The government has tried many ways to promote “racial togetherness” such as making Racial Harmony Day compulsory in most mainstream schools. The Ethnic Integration Policy (EIP) implemented in all HDBs in Singapore established ethnic quotas for HDB neighbourhoods and blocks, and aimed to ensure a better racial mix in HDB estates. However, in our modern society, many Singaporeans do not interact or even acknowledge their neighbours. According to a Straits Times face-to-face poll of 3,066 Singaporeans, permanent residents and non-residents, only 23 per cent said they exchanged greetings with their neighbours more than three times a week, down from 29 per cent in from 2016 

So this begs the question, does the EIP really prove effective in ensuring that different races mingle together? Or do Singaporeans still continue to mingle with people of the same race and continue to ignore their neighbours of different races, effectively defeating the main aim of EIP?

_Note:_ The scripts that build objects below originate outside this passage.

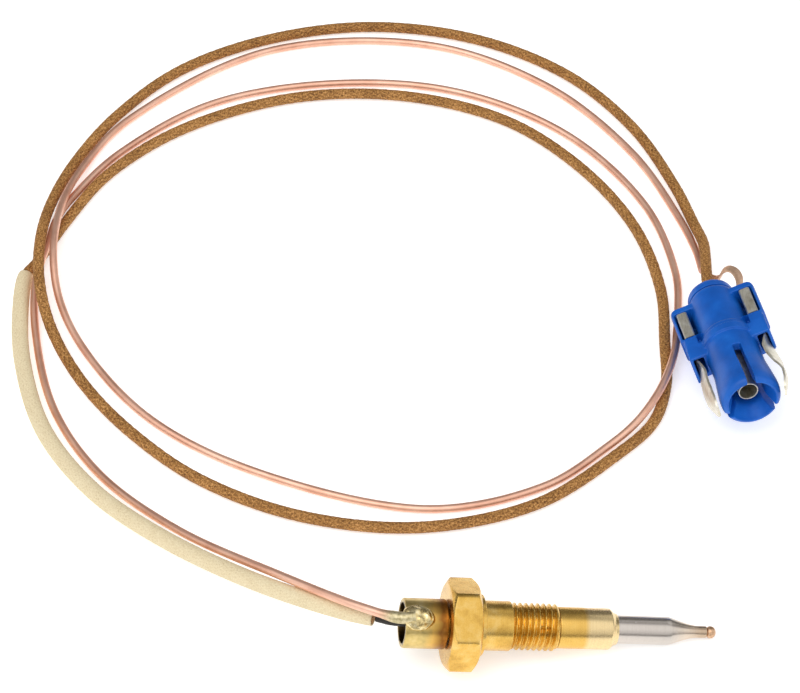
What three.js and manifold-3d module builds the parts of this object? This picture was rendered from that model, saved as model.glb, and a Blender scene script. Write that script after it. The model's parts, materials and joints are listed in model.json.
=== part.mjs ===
// A hob thermocouple: a brass gland and steel probe, a bare copper lead and a braided lead about
// 0.7 m long, and a two-clip plug housing.  Millimetres, +Z up, standing on the plane z = 0.
// +X runs along the probe towards its tip; the origin is under the middle of the probe head.
import * as THREE from "three";
import { mergeVertices } from "three/addons/utils/BufferGeometryUtils.js";
import Module from "manifold-3d";

const wasm = await Module();
wasm.setup();

// ---- Driving dimensions of the head, stations measured along its axis from the seating face ----
const HEX_AF = 14; // across the flats
const HEX_LENGTH = 5.1;
const COLLAR_RADIUS = 5.2;
const COLLAR_LENGTH = 1;
const SHANK_RADIUS = 4.2;
const SHANK_LENGTH = 4.9;
const THREAD_RADIUS = 4; // M8 x 1
const THREAD_PITCH = 1;
const THREAD_DEPTH = 0.54;
const THREAD_TURNS = 8;
const NOSE_RADIUS = 3.5;
const NOSE_LENGTH = 10.1;
const NOSE_CHAMFER = 1.1;
const CORE_RADIUS = 2.75; // the tube that the gland turns on
const RUNNING_GAP = 0.1;
const END_GAP = 0.2;
const SHEATH_RADIUS = 2.4;
const SHEATH_BORE = 2;
const TIP_RADIUS = 1.1;
const BEAD_RADIUS = 1.07;
const CUP_RADIUS = 4.2;
const CUP_BORE = 3.4;
const CUP_LENGTH = 7.2;
const CUP_FLOOR = 1.5;
const WIRE_RADIUS = 0.45;
const INSULATION_BORE = 0.6;

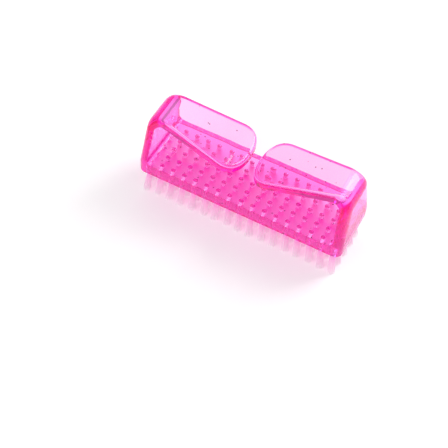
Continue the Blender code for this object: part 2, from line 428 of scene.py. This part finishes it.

Casual racism can even extend to the workplace. While the Ministry of Manpower encourages fair employment practices, for many ethnic minorities in Singapore, even something as simple of having a “Malay sounding” or “Indian sounding” name can be a direct turn off to the employer, and they may not even have the chance to get an interview. According to a CNA survey, a large proportion of minorities – 73% of Malays, 68% of Indians and about half of others, which includes Eurasians – felt that they had experienced discrimination when it came to applying for a job. In contrast, only 38% of Chinese felt that way. 

To get into the specific details and obstacles minorities face when applying for jobs, I interviewed some of my friends. I asked my friend, Karen (not her real name), about the struggles she faced finding a job. She shared: “My old agency which managed part time banquet workers saw that I was a Muslim and asked me if I wore the hijab, and said that it would be good if I didn’t wear one”. In another instance, when she checked with her employer if the food was halal, the response was “it should be”. However, when she was eating her food, “I realized the sausages were weird. They had some weird plastic wrapping around it and I remembered my friends telling me how pork sausages looked like that. I spat out my food and worked on an empty stomach at 7am.” When she emailed the agency, her concerns were dismissed. 

Despite all the lengths the government has gone to make Singapore as “racially harmonic” as possible, the grim truth is that ridding Singapore of any form of racial discrimination or casual racism is not something that can happen overnight, in the next couple months, or even years. Racism is a systemic thing – there is not a single person or entity to blame for this. However, systemic racism shows a lack of concern for the needs of the minorities, and creates an environment where those of minority races in our society can feel neglected and disrespected.

However, having privilege does not mean that we need to have “privilege blindness”. So, what can you do to help out, as someone with Chinese Privilege? 

Firstly, recognize the fact that you have privilege. Educate yourself on the privilege you have and what you should or should not do. Call out friends and family who are being insensitive and cracking racist jokes or are being casually racist, and educate them on why they should not do these things. My own classmates have personally made many of these “casual racism jokes”, and I have tried to call them out and educate them, and those that refused to listen were dealt with strictly by the teachers. 

Secondly, weaponize your privilege. Make your voice heard, and speak up for those who might feel silenced by society. When you see someone being racially discriminated against, be it online or in real life, do not hesitate to step in. Utilize your privilege to stop and disengage whatever discrimination was going on. 

Together, with each step forward, I believe Singapore can be a better place for all, where everyone is valued and judgements are made based on one’s character, actions and values, not someone’s race, religion or ethnicity.